Sur le plan intérieur, la décision du gouvernement allemand de mettre fin au "quoi qu'il en coûte" a déséquilibré un grand nombre d'entreprises allemandes. Avec moins de croissance en interne et en externe, avec des conditions de production plus coûteuses, l'Allemagne a perdu son rôle de premier de la classe.

Alors, pour les autres élèves européens, l'impact n'est pas encore trop fort. Au contraire, avec des difficultés, l'Allemagne a été obligée d'alléger une partie de ses exigences de performance vis-à-vis de la communauté européenne. D'autant plus qu'elle n'a plus de clés évidentes pour un nouveau miracle économique. Elle va devoir collaborer sur l'énergie avec la France si la France parvient à relancer ses programmes nucléaires. L'Allemagne va également être obligée de réduire la pression écologique, dont une partie était télécommandée par les Allemands, alléger la pression monétaire, puisque sa compétitivité industrielle est déjà moins forte, etc. Avec un modèle social plus coûteux qu'auparavant, compte tenu du vieillissement démographique.

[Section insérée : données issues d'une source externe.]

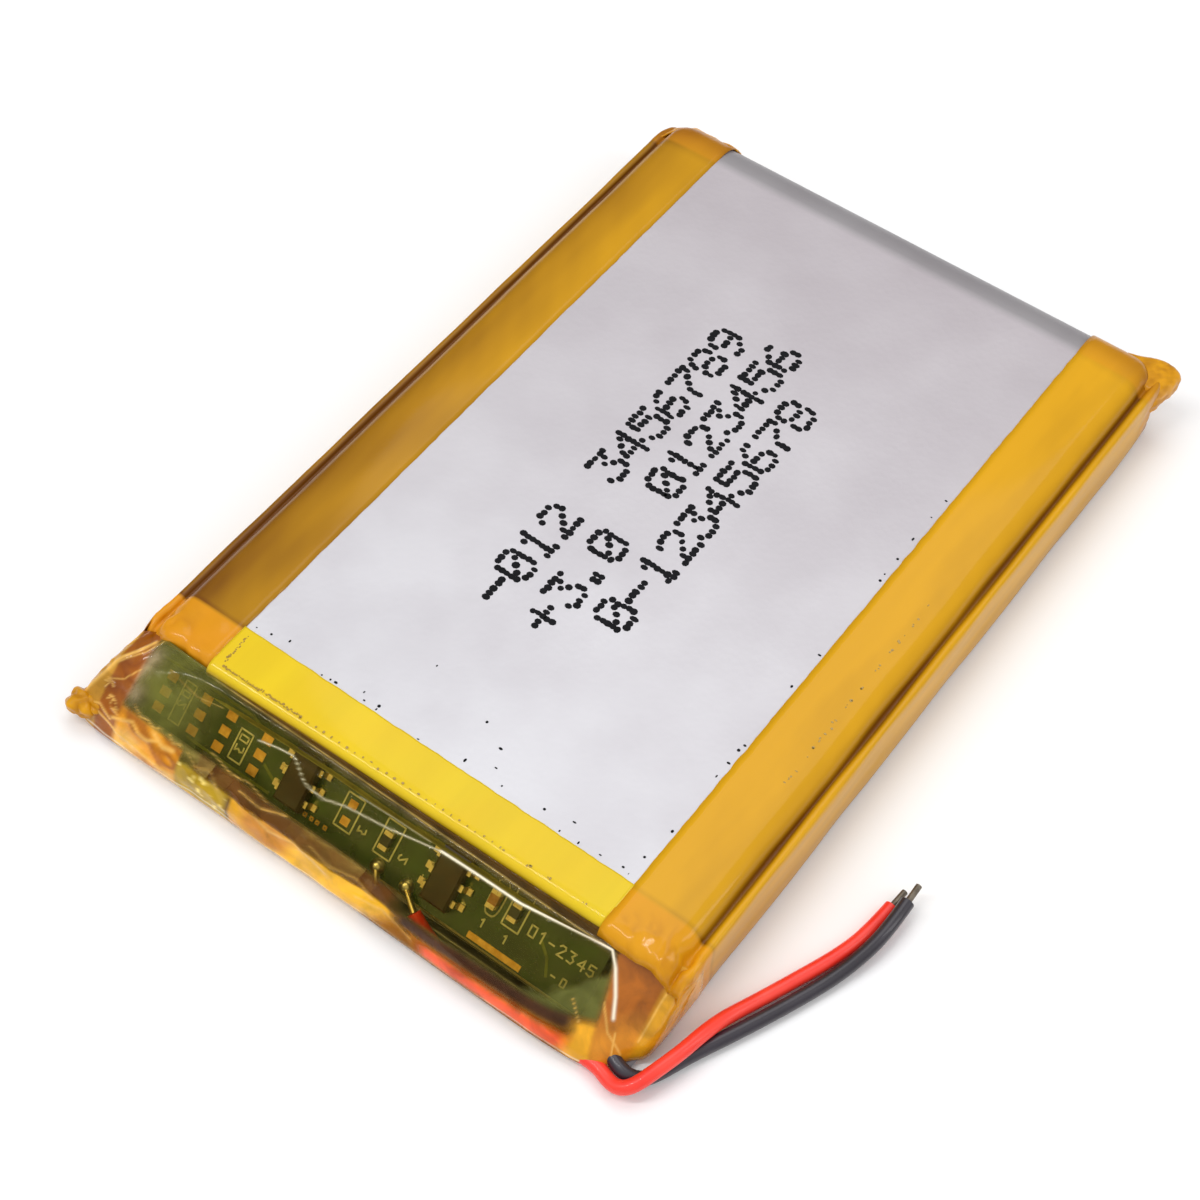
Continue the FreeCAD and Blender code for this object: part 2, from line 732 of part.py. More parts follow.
# ---------------------------------------------------------------- tapes

def side_path(side):
    """Outer face of a side tape: top face, cup edge, seal, bottom face."""
    inside = "(wing_outer - 2 * film)"
    path = [
        ("lap_x", "overall_height"),
        ("cup_half - 0.45 * cup_edge", "overall_height"),
        ("cup_half + 0.05", "overall_height - 0.56 * cup_edge"),
        ("cup_half + 0.13", "wing_height - 0.05"),
        (f"{inside} - 0.02", "wing_height + 0.12"),
        ("overall_width / 2", "wing_height + 0.10"),
        ("overall_width / 2", f"tape + wing_bend - {MITRE:.4f} * tape"),
        (f"wing_outer - wing_bend + {MITRE:.4f} * tape", "0"),
        ("lap_x", "0"),
    ]
    if side < 0:
        path = path[::-1]
    return [(f"{side} * ({across})", up) for across, up in path]


def tapes():
    """Side tapes over the folded seals and the front tape over the board and leads."""
    for label, side in (("right_side_tape", 1), ("left_side_tape", -1)):
        keep(strip(label, side_path(side), "tape", "Y", "cup_front", "far - 0.05"), label)
    front_path = (
        ("front + under_lap", "0"),
        ("front + 0.2", "0"),
        ("front", "0.25"),
        ("front", "1.0"),
        ("front + 0.85", "2.6"),
        ("front + 2.9", "overall_height - 0.7"),
        ("cup_front + 0.2", "overall_height"),
        ("cup_front + front_lap", "overall_height"),
    )
    band = strip("FrontBand", front_path, "tape", "X", "front_tape_left - overall_width / 2",
                 "overall_width / 2 - front_tape_right")
    corners = group("TapeCorners", [
        block("Corner", (left, "cup_front", "-1"), ("side_lap", "under_lap", "overall_height + 2"))
        for left in ("lap_x", "-overall_width / 2")
    ])
    keep(combine("Cut", "front_tape", band, corners), "front_tape")


# ---------------------------------------------------------------- assembly

pouch_cover()
pouch_cup()
wound_roll()
for name in ("positive", "negative"):
    tab(name + "_tab", name + "_tab_x")
    tab_sealant(name + "_tab_sealant", name + "_tab_x")
protection_board()
leads()
tapes()
document.recompute()

faults = [
    item.Label for item in document.Objects
    if "Invalid" in item.State or "Error" in item.State
]
for item in nodes:
    if item.Shape.isNull() or not item.Shape.isValid() or not item.Shape.Solids:
        faults.append(item.Label)
if faults:
    raise RuntimeError("these did not build: " + ", ".join(faults))

os.makedirs("parts", exist_ok=True)
for item in nodes:
    item.Shape.exportStep("parts/" + item.Label + ".step")
    box = item.Shape.BoundBox
    print(f"{item.Label}: {len(item.Shape.Solids)} solids, {item.Shape.Volume:.3f} mm3,",
          f"z {box.ZMin:.3f} to {box.ZMax:.3f}")
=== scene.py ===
# %% [markdown]
# # A pouch battery cell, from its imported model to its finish
# The cell is a flat lithium cell in a soft laminate pouch.  Its edges are wrapped in amber
# polyimide tape, a small protection board lies in front of the pouch under more of that tape,
# and two thin leads come out at one corner.  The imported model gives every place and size, and
# this lesson gives each surface its real shape and finish.  Everything is in metres in the
# end, but the shapes are worked out in millimetres, because the cell is only 50 mm long.

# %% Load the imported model
import math
import bpy
import numpy as np
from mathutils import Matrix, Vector


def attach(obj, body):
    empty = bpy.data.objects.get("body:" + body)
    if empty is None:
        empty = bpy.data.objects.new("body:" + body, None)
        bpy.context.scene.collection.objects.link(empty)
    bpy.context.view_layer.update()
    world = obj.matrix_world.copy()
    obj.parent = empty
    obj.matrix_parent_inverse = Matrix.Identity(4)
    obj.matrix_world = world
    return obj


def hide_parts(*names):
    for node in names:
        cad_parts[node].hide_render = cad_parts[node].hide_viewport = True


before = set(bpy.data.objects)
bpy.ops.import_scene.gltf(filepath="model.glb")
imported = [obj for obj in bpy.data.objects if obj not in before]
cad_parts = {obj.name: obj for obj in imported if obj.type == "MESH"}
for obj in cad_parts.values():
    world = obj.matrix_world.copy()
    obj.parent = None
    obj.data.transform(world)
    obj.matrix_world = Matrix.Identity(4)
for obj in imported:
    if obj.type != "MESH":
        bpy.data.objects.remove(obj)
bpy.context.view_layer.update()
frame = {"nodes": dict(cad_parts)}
scene = bpy.context.scene
MM = 0.001

# %% [markdown]
# ## Camera
# A long lens looks down on the corner where the leads leave, so the face, the taped front end
# and the right side all show.  The standard view transform keeps the amber tape as saturated
# as it is to the eye.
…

L'effet d'entraînement sera probablement bien plus faible, en particulier sur le marché allemand qui demeure le premier marché d'exportation pour l'ensemble de l'Europe. Les statistiques du commerce extérieur montrent déjà ce changement. De plus, la signature allemande sur l'euro risque de se déprécier un peu, ce qui signifie que les taux d'intérêt pourraient augmenter plus vite et plus fortement. L'Allemagne était d'une exigence très agaçante pour les autres pays en surveillant la gestion des dépenses publiques, mais cela fournissait également des garanties aux marchés qui profitaient à l'ensemble de la zone euro. Si l'Allemagne banalise son modèle, l'euro pourrait perdre de sa force, ce qui ne serait pas forcément positif pour l'ensemble de la zone. L'euro fort (grâce à l'Allemagne) avait non seulement des inconvénients, mais aussi des avantages que l'Europe pourrait perdre si l'Allemagne connaît une récession durable.